== Exercise instructions ==
Among the lines below, keep only those from the one containing "pump_in, pump_out = pump_y + 30, pump_y - 30" through the one containing "obj.matrix_parent_inverse = Matrix.Identity(4)", and reproduce them exactly.

== Working data ==

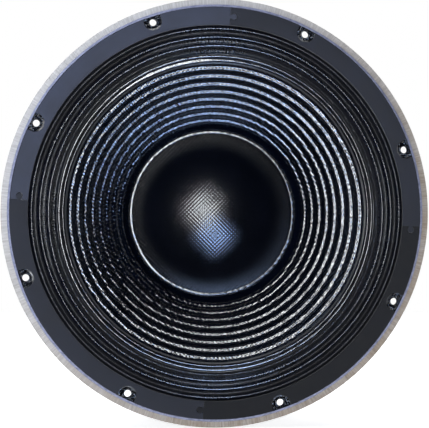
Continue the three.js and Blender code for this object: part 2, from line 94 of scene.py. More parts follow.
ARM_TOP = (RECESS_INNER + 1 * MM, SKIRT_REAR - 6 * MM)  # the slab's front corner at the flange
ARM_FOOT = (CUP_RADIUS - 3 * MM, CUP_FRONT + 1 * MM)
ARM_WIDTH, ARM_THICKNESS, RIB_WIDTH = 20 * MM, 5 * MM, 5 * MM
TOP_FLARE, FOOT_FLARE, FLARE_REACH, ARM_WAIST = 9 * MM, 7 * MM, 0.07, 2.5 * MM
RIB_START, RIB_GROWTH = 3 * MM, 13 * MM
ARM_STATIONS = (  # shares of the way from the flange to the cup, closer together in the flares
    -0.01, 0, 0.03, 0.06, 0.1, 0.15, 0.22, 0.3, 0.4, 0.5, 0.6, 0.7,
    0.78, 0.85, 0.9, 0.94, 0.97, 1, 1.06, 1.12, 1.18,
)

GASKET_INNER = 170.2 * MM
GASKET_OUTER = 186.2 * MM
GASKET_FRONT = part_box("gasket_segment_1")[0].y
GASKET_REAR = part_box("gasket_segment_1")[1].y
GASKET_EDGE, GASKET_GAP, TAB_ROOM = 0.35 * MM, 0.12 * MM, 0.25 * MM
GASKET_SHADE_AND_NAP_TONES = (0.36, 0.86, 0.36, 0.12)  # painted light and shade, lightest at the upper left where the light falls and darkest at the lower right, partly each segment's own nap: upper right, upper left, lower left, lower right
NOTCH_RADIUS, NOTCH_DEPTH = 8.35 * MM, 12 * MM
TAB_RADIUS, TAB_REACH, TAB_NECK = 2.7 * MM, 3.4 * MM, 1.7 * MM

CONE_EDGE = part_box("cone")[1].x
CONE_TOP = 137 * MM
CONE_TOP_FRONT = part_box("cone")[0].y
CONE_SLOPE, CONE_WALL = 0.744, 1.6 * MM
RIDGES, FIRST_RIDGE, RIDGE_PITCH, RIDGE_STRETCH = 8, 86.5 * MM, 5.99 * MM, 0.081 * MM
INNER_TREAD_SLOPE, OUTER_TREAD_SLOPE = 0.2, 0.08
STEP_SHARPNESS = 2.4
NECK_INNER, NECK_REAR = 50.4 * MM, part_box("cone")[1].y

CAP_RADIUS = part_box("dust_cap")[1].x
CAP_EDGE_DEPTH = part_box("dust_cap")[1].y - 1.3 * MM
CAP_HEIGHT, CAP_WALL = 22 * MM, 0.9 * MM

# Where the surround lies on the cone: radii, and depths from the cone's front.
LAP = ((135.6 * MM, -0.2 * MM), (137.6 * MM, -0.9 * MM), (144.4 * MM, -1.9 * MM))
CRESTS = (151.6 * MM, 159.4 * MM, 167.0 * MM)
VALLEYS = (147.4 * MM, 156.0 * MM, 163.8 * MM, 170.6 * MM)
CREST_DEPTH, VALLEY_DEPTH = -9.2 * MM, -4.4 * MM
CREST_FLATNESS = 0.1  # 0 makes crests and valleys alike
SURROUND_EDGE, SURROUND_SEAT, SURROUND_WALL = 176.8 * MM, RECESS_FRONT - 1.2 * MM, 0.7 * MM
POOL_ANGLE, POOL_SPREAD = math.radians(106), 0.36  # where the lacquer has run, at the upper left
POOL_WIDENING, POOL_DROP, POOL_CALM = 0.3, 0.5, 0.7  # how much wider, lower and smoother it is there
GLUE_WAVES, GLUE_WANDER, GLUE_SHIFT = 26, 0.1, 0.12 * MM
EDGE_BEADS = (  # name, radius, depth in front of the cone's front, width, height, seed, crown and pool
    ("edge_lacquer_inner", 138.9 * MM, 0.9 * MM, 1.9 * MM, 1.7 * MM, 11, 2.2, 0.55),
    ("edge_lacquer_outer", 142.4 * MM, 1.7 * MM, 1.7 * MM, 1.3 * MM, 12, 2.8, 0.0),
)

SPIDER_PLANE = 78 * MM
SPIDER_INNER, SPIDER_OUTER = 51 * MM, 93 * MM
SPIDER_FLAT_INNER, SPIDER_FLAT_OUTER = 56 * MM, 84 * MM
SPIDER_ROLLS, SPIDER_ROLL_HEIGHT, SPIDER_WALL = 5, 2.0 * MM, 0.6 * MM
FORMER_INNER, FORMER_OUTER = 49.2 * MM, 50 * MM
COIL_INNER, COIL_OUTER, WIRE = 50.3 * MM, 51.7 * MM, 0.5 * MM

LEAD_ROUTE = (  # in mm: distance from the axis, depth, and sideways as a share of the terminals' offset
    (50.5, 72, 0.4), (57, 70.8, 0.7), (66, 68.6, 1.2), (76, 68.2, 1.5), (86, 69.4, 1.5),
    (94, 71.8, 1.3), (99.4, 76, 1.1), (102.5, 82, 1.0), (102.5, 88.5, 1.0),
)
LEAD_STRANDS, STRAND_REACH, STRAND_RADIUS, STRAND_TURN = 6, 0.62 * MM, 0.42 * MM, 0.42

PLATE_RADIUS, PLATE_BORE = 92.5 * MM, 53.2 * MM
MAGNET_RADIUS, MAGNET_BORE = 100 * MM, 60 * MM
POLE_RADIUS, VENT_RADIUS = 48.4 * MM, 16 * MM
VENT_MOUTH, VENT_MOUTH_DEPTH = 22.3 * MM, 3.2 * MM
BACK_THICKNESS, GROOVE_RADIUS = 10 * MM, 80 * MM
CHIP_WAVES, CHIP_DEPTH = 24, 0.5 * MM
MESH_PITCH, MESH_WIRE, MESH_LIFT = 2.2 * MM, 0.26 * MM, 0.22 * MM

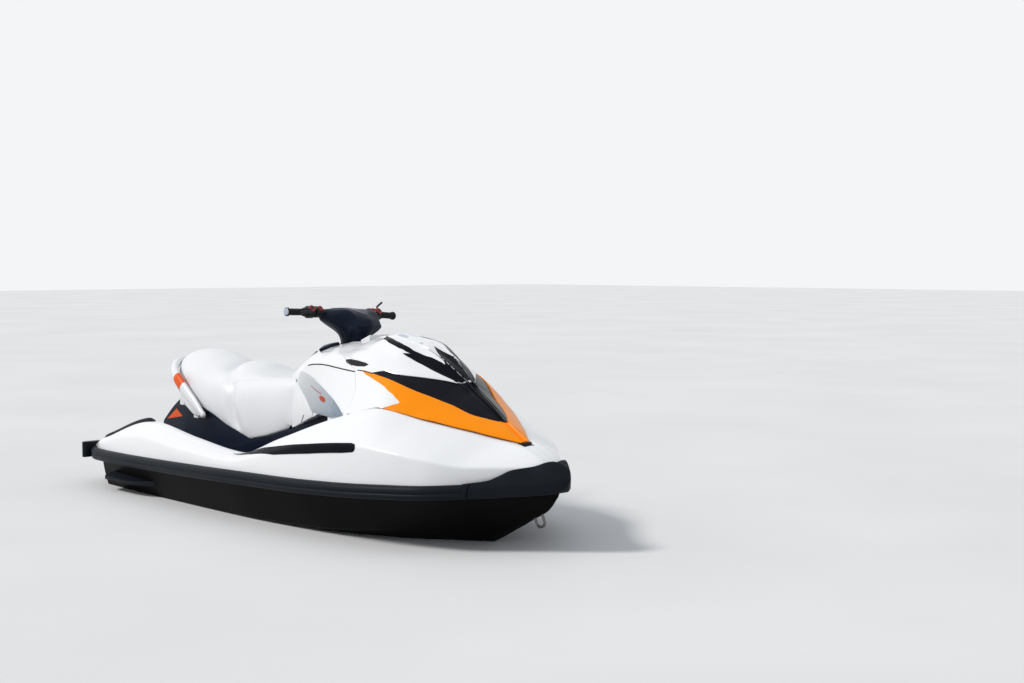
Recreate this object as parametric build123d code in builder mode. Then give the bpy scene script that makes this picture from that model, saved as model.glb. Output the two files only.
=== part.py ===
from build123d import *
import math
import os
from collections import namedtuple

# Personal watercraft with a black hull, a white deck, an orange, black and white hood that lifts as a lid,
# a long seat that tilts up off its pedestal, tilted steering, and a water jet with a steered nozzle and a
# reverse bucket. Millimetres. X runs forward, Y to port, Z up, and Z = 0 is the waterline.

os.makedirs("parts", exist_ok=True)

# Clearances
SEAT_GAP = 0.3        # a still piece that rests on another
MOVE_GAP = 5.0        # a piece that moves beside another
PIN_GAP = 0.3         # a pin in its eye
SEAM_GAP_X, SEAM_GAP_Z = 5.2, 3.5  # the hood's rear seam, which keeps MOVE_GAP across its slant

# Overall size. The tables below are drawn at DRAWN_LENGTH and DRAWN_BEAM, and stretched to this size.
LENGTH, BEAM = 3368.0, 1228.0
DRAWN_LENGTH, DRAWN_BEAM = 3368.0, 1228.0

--

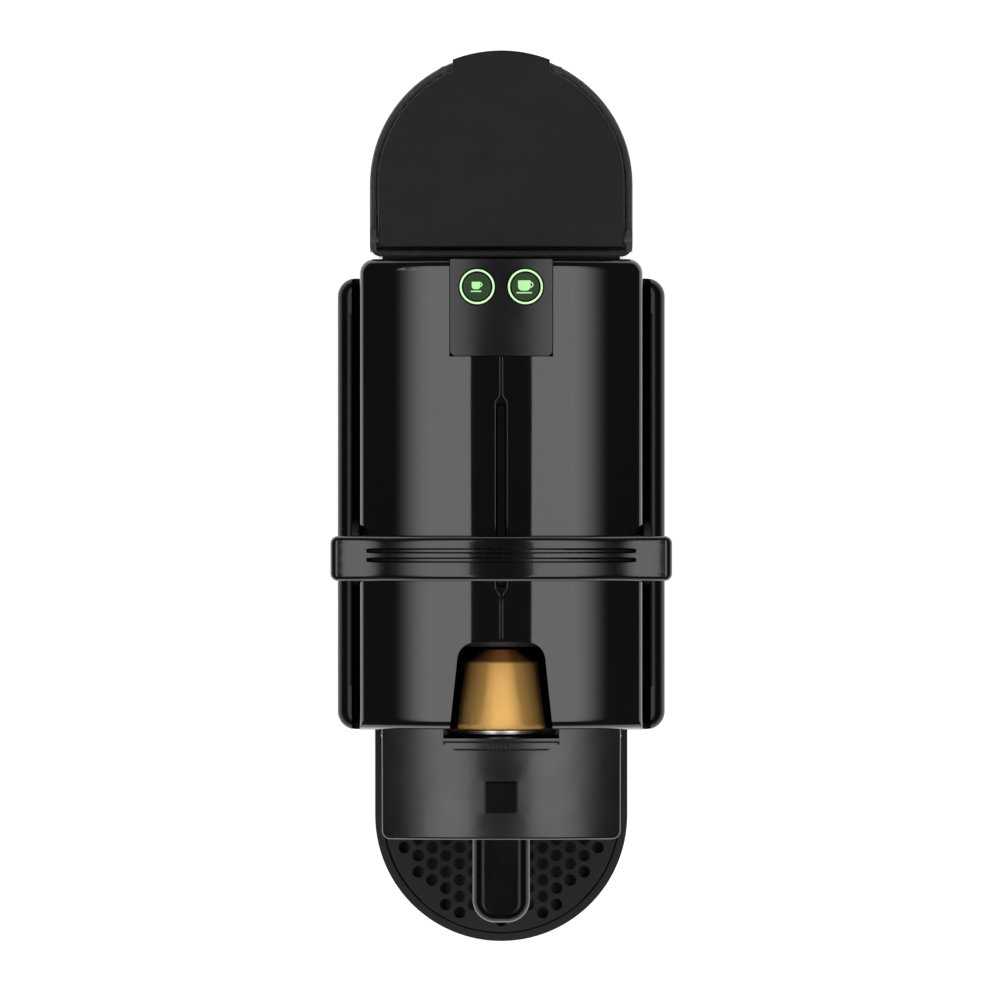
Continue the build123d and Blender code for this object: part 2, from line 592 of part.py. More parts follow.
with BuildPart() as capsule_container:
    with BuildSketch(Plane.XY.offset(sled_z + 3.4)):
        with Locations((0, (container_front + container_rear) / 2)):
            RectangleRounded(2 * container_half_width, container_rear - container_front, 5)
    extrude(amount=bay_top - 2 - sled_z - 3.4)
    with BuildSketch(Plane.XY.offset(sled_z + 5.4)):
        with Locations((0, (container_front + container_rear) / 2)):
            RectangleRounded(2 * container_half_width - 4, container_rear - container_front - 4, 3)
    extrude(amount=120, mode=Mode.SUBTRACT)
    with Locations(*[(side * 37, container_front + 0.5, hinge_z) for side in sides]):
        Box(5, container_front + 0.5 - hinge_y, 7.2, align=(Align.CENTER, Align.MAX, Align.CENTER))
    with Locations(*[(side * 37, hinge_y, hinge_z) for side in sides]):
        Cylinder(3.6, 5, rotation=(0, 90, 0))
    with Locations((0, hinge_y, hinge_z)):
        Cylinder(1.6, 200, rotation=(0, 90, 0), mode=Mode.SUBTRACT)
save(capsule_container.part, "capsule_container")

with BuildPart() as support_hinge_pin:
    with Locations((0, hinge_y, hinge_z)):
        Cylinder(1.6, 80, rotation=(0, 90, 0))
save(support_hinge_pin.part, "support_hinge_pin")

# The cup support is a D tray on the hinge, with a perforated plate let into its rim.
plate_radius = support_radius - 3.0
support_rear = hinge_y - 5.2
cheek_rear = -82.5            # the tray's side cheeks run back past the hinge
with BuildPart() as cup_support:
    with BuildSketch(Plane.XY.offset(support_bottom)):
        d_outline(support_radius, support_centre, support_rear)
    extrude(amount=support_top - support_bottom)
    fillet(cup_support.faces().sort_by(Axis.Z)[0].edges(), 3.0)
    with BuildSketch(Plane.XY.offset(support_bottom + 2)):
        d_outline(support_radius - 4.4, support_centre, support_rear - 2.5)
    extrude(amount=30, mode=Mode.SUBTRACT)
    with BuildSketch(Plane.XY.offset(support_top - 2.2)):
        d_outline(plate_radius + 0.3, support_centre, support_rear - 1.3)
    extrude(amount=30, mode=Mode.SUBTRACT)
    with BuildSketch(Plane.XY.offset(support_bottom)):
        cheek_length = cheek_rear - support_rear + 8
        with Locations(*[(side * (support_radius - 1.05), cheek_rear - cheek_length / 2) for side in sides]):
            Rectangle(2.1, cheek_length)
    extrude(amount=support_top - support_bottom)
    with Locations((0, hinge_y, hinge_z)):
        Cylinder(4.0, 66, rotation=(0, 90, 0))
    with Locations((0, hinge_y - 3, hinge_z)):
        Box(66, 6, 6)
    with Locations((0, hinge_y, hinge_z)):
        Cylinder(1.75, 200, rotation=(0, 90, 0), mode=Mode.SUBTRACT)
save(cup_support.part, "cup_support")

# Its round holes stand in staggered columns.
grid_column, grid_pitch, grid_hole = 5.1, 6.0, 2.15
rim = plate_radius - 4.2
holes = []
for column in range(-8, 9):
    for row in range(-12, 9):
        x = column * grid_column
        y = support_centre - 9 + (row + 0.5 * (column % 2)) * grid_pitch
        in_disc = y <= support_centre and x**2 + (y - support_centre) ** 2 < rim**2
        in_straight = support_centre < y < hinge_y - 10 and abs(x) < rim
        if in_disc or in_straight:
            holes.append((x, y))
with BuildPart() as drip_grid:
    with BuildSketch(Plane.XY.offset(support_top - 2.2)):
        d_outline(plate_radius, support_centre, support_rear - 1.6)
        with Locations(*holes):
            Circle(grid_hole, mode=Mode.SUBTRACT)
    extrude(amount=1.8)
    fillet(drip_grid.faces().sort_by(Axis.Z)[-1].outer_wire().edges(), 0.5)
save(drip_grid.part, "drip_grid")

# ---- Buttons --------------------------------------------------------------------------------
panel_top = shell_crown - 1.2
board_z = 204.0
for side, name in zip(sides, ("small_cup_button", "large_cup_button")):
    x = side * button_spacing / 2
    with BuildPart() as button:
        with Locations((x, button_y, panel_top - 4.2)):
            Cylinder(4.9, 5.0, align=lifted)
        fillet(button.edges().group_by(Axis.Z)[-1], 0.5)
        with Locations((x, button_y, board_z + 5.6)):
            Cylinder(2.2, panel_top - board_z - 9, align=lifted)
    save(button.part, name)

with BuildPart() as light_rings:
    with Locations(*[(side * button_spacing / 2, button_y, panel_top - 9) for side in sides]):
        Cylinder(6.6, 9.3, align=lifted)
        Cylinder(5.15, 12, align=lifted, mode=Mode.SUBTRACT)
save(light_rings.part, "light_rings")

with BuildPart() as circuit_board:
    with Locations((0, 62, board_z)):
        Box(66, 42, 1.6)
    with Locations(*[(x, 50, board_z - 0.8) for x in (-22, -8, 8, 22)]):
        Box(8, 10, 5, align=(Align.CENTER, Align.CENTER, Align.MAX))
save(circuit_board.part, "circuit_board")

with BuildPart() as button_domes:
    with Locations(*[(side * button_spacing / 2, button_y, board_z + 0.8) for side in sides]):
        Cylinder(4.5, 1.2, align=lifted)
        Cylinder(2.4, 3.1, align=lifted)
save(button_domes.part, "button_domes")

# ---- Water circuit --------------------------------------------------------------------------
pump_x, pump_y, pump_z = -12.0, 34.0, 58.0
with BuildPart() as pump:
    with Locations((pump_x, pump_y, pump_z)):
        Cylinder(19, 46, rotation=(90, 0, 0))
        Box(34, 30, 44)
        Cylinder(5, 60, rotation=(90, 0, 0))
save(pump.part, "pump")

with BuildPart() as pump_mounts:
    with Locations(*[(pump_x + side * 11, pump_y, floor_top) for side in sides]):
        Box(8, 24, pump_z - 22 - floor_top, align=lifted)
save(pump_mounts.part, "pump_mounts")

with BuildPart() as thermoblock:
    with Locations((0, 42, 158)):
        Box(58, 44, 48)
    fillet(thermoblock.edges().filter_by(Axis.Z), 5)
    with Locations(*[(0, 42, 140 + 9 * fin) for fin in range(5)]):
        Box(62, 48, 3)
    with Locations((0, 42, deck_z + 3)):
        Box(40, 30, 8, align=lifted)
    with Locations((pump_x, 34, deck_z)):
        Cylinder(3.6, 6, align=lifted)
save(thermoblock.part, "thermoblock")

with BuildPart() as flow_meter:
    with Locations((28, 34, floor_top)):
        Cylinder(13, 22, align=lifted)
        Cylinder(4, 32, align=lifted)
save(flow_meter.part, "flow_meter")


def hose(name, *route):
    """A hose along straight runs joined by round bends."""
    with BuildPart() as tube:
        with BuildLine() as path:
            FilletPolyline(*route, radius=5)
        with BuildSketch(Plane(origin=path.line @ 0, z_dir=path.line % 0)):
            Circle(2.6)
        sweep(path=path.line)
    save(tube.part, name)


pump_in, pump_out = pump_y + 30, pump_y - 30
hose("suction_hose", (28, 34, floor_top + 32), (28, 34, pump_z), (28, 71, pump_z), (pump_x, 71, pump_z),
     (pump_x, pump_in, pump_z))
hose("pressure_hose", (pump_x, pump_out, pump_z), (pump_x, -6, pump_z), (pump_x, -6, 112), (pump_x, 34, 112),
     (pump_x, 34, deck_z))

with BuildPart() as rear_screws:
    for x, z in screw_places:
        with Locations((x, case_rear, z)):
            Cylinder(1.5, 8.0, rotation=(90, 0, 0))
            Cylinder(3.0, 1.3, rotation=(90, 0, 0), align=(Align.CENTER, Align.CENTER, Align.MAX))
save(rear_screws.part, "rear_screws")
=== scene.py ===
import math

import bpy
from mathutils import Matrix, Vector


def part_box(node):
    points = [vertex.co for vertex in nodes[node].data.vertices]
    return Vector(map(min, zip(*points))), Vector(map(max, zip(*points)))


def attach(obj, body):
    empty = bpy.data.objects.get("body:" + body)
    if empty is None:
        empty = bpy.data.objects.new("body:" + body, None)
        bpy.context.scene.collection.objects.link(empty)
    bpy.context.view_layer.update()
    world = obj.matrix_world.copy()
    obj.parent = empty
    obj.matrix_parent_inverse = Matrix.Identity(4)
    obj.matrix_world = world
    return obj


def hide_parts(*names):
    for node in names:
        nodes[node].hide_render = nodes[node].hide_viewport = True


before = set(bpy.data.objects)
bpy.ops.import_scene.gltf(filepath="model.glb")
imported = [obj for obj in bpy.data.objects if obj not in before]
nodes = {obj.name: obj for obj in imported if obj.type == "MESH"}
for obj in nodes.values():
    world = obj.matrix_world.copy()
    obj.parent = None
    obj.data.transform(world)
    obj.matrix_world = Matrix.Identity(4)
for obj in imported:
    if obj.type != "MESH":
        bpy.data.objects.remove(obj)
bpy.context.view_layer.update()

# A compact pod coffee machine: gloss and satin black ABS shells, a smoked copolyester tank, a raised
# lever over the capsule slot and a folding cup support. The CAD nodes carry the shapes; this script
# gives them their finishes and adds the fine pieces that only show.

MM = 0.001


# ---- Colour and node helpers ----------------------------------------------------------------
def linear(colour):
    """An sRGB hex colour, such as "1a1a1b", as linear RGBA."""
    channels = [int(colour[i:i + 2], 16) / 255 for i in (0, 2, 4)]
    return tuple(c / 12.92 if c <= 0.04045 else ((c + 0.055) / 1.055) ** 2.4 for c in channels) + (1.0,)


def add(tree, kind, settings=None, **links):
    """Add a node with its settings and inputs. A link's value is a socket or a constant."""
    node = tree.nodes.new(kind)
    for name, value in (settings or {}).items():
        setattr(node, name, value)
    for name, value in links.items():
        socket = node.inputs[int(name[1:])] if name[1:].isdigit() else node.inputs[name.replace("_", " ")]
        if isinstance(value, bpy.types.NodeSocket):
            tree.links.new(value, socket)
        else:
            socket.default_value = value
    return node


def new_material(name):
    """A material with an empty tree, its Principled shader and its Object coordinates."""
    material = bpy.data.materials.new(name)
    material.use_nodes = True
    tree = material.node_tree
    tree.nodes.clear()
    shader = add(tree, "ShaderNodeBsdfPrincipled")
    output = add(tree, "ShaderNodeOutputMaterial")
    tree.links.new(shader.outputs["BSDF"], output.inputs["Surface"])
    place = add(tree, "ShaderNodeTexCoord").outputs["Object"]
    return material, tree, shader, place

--

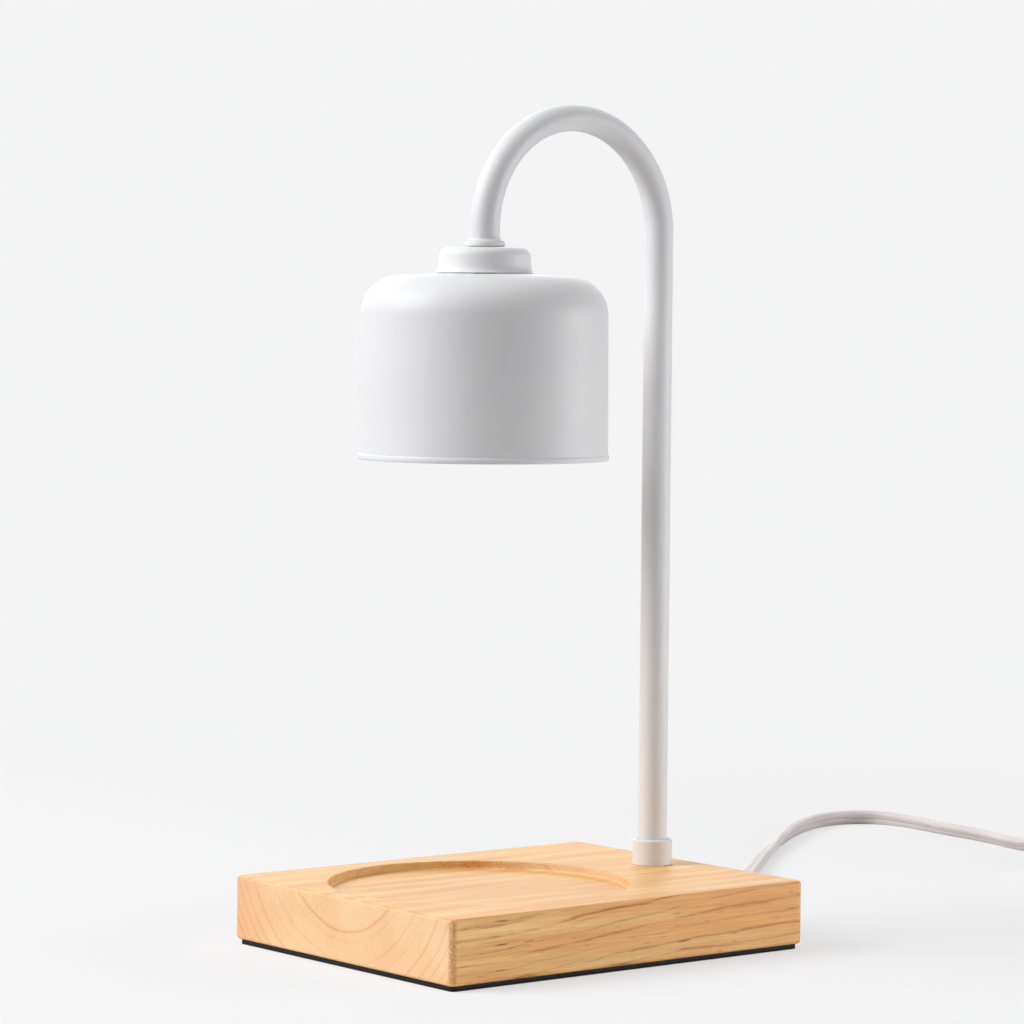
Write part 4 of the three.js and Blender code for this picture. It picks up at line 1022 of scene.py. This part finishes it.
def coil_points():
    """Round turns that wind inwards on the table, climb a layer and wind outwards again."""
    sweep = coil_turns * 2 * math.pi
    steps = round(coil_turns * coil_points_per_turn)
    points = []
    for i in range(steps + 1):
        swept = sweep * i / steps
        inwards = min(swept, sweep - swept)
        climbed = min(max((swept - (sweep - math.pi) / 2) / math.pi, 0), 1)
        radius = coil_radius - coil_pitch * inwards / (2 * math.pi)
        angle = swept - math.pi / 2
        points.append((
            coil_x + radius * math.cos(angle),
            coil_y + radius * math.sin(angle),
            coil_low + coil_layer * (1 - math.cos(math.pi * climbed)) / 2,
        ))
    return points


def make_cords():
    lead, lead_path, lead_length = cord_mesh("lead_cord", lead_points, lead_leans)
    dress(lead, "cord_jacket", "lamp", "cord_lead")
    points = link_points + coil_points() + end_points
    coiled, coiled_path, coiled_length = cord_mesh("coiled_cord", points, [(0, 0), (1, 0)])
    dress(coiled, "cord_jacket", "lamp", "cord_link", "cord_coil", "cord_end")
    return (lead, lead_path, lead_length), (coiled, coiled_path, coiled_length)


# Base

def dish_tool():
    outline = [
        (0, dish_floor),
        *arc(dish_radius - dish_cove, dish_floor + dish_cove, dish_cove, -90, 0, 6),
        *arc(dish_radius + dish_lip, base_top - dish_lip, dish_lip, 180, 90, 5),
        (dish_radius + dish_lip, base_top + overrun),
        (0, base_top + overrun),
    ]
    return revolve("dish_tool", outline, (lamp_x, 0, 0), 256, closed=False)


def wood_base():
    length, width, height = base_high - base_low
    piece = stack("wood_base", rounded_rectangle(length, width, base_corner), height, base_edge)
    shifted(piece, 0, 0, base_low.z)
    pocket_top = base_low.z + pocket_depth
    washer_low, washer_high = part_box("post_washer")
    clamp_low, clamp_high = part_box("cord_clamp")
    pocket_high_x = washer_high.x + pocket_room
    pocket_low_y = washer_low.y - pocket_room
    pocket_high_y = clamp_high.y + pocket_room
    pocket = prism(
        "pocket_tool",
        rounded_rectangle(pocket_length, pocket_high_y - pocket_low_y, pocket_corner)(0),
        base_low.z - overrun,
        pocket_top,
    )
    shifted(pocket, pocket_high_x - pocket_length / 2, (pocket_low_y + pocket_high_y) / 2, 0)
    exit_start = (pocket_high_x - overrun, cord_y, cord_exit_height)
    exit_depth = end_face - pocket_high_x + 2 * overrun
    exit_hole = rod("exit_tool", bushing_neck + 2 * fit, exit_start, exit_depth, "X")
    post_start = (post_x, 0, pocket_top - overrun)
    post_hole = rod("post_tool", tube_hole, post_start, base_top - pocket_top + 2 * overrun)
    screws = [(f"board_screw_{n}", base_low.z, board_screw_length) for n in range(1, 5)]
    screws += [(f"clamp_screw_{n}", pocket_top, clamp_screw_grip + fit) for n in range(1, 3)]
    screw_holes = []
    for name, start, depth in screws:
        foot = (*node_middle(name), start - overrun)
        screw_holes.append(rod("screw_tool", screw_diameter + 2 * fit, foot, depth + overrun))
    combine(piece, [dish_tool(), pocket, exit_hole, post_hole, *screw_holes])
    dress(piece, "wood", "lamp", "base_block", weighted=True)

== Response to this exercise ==
pump_in, pump_out = pump_y + 30, pump_y - 30
hose("suction_hose", (28, 34, floor_top + 32), (28, 34, pump_z), (28, 71, pump_z), (pump_x, 71, pump_z),
     (pump_x, pump_in, pump_z))
hose("pressure_hose", (pump_x, pump_out, pump_z), (pump_x, -6, pump_z), (pump_x, -6, 112), (pump_x, 34, 112),
     (pump_x, 34, deck_z))

with BuildPart() as rear_screws:
    for x, z in screw_places:
        with Locations((x, case_rear, z)):
            Cylinder(1.5, 8.0, rotation=(90, 0, 0))
            Cylinder(3.0, 1.3, rotation=(90, 0, 0), align=(Align.CENTER, Align.CENTER, Align.MAX))
save(rear_screws.part, "rear_screws")
=== scene.py ===
import math

import bpy
from mathutils import Matrix, Vector


def part_box(node):
    points = [vertex.co for vertex in nodes[node].data.vertices]
    return Vector(map(min, zip(*points))), Vector(map(max, zip(*points)))


def attach(obj, body):
    empty = bpy.data.objects.get("body:" + body)
    if empty is None:
        empty = bpy.data.objects.new("body:" + body, None)
        bpy.context.scene.collection.objects.link(empty)
    bpy.context.view_layer.update()
    world = obj.matrix_world.copy()
    obj.parent = empty
    obj.matrix_parent_inverse = Matrix.Identity(4)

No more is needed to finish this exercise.